Rund 340 ukrainische Schülerinnen und Schüler in Main-Spessart
Unter den Geflüchteten aus der Ukraine befinden sich auch 338 Kinder und Jugendliche, die inzwischen eine Schule im Landkreis besuchen. An den Grundschulen wurde deshalb ein zusätzlicher Deutschförderunterricht mit wöchentlich 94 Schulstunden eingerichtet. In den weiterführenden Schulen wurden sogenannte Brückenklassen gebildet. Aktuell gibt es fünf dieser Klassen an Mittelschulen (in Eußenheim, Frammersbach, Gemünden, Lohr, Marktheidenfeld), drei an Realschulen (in Arnstein, Karlstadt, Marktheidenfeld) und zwei an Gymnasien (in Karlstadt, Marktheidenfeld) in Main-Spessart.

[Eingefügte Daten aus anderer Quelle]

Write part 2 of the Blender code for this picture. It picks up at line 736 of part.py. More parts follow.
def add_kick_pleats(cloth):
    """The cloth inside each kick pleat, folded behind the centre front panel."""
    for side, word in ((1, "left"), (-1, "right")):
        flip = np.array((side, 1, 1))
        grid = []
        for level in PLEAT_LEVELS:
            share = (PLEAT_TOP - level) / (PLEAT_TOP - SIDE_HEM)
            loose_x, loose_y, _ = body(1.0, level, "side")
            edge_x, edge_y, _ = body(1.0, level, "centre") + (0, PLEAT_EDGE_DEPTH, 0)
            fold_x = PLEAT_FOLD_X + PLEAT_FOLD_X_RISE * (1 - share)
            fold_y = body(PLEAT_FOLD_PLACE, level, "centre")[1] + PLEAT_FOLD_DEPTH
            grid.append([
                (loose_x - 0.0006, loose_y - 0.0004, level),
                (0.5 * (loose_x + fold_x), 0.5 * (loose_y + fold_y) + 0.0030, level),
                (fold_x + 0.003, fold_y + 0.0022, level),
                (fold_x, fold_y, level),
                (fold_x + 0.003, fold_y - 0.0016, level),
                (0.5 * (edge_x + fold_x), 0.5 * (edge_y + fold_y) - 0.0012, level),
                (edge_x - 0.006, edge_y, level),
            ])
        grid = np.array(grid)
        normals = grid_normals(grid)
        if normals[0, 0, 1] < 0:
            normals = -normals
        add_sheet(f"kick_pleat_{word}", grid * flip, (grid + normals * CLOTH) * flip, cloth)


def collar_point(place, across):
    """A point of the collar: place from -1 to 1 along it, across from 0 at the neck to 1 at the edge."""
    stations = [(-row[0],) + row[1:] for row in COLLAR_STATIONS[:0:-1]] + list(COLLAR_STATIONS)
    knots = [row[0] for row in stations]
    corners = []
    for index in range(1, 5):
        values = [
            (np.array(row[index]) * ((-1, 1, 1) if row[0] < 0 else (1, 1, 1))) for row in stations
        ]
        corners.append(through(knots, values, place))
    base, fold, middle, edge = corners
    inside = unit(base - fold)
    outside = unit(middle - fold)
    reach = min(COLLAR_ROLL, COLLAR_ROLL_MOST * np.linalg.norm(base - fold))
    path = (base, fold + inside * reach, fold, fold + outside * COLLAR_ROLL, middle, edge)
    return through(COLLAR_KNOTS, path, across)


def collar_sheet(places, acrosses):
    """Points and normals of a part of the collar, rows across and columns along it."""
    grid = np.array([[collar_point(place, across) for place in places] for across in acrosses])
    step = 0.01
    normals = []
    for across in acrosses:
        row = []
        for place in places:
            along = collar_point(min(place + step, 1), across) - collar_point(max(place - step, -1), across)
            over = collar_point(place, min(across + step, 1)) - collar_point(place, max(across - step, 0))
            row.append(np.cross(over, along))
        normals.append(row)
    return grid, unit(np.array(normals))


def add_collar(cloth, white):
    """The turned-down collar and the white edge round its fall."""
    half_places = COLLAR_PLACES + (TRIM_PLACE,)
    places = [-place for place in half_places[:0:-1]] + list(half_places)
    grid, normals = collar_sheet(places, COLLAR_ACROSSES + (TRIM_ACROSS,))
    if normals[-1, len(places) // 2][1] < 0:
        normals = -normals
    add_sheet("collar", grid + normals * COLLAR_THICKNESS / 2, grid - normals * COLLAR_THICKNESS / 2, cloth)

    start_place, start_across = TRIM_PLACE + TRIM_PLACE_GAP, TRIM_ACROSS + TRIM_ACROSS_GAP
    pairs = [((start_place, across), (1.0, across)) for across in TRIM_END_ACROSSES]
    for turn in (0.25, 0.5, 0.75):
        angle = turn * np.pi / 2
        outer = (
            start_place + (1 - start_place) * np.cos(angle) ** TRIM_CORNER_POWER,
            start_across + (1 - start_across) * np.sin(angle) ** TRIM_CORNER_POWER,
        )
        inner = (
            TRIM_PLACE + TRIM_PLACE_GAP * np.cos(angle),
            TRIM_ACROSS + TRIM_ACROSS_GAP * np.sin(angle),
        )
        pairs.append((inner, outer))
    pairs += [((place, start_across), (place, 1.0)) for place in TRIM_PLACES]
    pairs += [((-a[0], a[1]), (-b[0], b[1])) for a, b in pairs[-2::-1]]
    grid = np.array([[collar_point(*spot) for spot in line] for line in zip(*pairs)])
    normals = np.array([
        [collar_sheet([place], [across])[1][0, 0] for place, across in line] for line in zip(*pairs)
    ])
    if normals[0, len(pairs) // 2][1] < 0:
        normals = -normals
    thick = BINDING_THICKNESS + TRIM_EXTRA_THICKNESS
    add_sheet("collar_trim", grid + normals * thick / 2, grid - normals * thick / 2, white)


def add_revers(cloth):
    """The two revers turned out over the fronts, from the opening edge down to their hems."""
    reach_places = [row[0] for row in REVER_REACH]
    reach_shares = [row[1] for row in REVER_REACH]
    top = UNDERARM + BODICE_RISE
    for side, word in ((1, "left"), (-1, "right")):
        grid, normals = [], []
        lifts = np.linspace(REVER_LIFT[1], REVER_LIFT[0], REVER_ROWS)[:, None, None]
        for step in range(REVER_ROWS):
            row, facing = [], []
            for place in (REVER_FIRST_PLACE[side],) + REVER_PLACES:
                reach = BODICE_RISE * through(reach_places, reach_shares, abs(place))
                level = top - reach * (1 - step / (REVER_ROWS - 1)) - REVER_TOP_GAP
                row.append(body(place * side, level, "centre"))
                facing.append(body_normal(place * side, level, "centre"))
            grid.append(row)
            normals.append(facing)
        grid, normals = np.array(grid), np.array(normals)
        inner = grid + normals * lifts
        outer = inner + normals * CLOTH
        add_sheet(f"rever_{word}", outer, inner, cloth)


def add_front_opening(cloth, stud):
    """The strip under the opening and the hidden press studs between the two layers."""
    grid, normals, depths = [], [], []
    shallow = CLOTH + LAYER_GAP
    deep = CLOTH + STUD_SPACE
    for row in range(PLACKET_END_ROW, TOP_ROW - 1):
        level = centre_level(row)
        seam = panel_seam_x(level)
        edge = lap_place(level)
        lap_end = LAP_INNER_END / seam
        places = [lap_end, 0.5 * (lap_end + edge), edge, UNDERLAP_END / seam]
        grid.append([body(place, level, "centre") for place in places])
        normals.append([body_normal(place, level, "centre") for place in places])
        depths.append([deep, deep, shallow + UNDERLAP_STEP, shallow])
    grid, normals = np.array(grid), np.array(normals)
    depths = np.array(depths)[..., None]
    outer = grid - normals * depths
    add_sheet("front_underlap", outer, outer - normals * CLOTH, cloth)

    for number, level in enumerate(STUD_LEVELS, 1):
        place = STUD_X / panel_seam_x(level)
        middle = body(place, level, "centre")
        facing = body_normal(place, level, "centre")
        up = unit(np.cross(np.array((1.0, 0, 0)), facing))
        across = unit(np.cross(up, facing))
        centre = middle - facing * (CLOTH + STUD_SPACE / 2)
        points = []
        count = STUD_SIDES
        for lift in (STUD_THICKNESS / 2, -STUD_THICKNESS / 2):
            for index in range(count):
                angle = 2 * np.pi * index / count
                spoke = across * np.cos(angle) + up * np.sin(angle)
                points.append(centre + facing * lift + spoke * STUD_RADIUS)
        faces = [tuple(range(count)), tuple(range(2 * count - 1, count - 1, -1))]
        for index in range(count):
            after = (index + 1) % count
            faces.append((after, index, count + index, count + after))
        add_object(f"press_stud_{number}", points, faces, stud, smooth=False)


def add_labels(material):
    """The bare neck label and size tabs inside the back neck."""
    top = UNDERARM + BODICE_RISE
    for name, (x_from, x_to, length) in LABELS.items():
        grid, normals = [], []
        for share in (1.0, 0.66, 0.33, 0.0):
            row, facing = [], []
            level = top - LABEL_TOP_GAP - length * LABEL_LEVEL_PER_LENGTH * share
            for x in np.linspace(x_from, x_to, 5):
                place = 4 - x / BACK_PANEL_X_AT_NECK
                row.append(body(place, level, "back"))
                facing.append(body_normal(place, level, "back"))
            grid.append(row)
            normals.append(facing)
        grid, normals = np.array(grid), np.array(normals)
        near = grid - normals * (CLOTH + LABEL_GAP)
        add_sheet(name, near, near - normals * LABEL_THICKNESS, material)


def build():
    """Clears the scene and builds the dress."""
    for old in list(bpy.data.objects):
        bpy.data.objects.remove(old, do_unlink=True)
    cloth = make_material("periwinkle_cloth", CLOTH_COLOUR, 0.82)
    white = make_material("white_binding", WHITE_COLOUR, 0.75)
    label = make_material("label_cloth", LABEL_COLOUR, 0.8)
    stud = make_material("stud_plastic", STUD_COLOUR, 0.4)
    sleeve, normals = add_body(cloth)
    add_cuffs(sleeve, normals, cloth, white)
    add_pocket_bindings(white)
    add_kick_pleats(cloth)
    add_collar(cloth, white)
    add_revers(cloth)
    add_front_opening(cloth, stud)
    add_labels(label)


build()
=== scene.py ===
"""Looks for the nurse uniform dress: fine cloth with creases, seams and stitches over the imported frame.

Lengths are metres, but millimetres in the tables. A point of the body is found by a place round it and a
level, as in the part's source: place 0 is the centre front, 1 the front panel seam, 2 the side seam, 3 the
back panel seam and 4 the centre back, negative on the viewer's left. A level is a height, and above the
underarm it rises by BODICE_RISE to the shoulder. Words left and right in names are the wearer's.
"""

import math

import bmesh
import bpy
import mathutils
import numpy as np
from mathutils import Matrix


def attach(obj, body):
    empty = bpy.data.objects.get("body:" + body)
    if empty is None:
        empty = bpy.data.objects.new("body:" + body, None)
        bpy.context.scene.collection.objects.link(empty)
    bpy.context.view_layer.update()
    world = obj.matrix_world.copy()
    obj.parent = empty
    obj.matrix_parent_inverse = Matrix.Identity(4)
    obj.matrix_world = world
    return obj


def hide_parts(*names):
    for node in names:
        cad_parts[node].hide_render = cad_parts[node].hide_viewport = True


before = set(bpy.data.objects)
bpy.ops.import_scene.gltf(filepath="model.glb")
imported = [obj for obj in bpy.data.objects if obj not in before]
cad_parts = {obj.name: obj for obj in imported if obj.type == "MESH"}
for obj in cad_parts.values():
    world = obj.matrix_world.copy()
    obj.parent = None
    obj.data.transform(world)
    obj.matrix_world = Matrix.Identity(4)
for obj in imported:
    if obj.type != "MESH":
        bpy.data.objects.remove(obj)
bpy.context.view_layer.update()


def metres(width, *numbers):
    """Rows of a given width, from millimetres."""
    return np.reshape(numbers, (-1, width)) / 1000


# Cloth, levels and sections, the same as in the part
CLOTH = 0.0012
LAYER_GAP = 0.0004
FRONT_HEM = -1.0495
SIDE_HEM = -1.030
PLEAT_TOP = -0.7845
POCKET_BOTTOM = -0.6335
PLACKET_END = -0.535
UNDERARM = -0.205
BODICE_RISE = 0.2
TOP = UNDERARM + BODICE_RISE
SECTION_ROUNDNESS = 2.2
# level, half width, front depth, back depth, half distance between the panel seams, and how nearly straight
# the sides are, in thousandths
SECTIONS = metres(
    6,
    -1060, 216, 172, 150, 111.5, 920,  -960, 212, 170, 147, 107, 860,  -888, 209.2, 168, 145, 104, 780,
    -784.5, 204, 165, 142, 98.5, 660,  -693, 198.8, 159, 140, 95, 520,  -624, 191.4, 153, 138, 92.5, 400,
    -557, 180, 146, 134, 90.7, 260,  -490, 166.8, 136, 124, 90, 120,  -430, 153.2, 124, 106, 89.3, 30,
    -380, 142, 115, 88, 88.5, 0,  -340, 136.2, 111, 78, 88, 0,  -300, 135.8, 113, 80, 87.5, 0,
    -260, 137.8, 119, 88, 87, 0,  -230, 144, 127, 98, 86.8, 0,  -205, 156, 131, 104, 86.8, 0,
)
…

Eine Steuerungsgruppe, die aus Vertretern der verschiedenen, weiterführenden Schulen besteht, stimmt eine möglichst gleichmäßige Verteilung der Schülerinnen und Schüler auf die Brückenklassen ab. „Unsere Lehrerinnen und Lehrer bemühen sich nach Kräften, die Kinder und Jugendlichen aus der Ukraine im Schulalltag zu unterstützen und ihnen die deutsche Sprache und Kultur näherzubringen,“ lobt Schulamtsdirektorin Karin Auth das Engagement der Lehrkräfte, die hier nach wie vor sehr stark gefordert sind.

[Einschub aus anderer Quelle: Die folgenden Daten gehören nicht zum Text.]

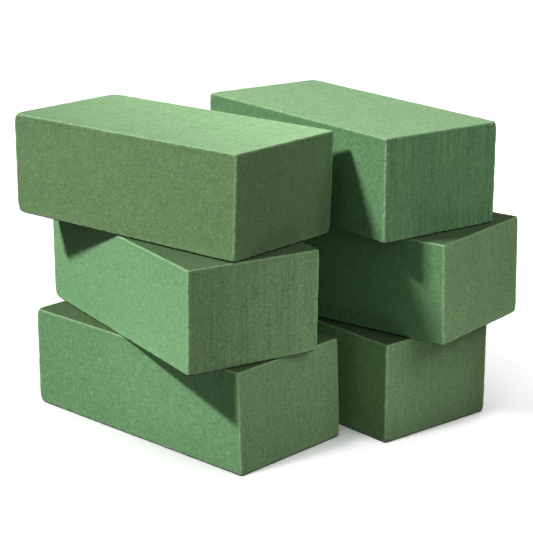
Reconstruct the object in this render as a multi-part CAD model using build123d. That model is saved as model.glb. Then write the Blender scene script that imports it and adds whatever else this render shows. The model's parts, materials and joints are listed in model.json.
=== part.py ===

Koordinierungsgruppe trifft sich weiterhin
Auch wenn aktuell deutlich weniger ukrainische Geflüchtete in Main-Spessart eintreffen, kommt nach wie vor die „Koordinierungsgruppe Ukraine“ am Landratsamt zusammen. Denn man möchte gut vorbereitet sein, sollte sich die Situation wieder ändern. Gemeinsam mit den beteiligten Hilfsorganisationen wie Bayerisches Rotes Kreuz, Caritas und THW, sowie Vertretern der beteiligten Sachgebiete, des Gesundheitsamtes, des Schulamtes, des Klinikums und der Bundeswehr werden die aktuelle Lage und notwendige Maßnahmen besprochen. Die Betreuung der Notunterkunft, die Formalitäten für eine Aufenthaltsgenehmigung und die Auszahlung von Leistungen bedeuten nach wie vor zusätzliche Arbeit für die Mitarbeitenden des Landratsamtes, die neben den allgemeinen Verwaltungsaufgaben bewältigt werden müssen. „Gemeinsam ist es uns im vergangenen Jahr gelungen, die unterschiedlichsten Aufgaben und Anforderungen gut zu bewältigen und für eine geordnete Unterbringung der ukrainischen Geflüchteten im Landkreis Sorge zu tragen“, lobt Stefan Krebs, Leiter der Koordinierungsgruppe, die gute Zusammenarbeit mit den Hilfsorganisationen. Er denkt dabei rückblickend etwa an den Aufbau der Erstanlaufstelle in der Main-Spessart-Halle in Marktheidenfeld und der Notunterkünfte in der Spessarttorhalle und der ehemaligen Jugendherberge in Lohr sowie im früheren Klinikgebäude in Marktheidenfeld, die innerhalb kürzester Zeit mit Feldbetten und anderen notwendigen Gegenständen eingerichtet werden mussten. Ganz maßgeblich habe aber auch die große Hilfbereitschaft der Bevölkerung in Main-Spessart dazu beigetragen, dass diese unerwartete Krisensituation bislang gut gemeistert werden konnte.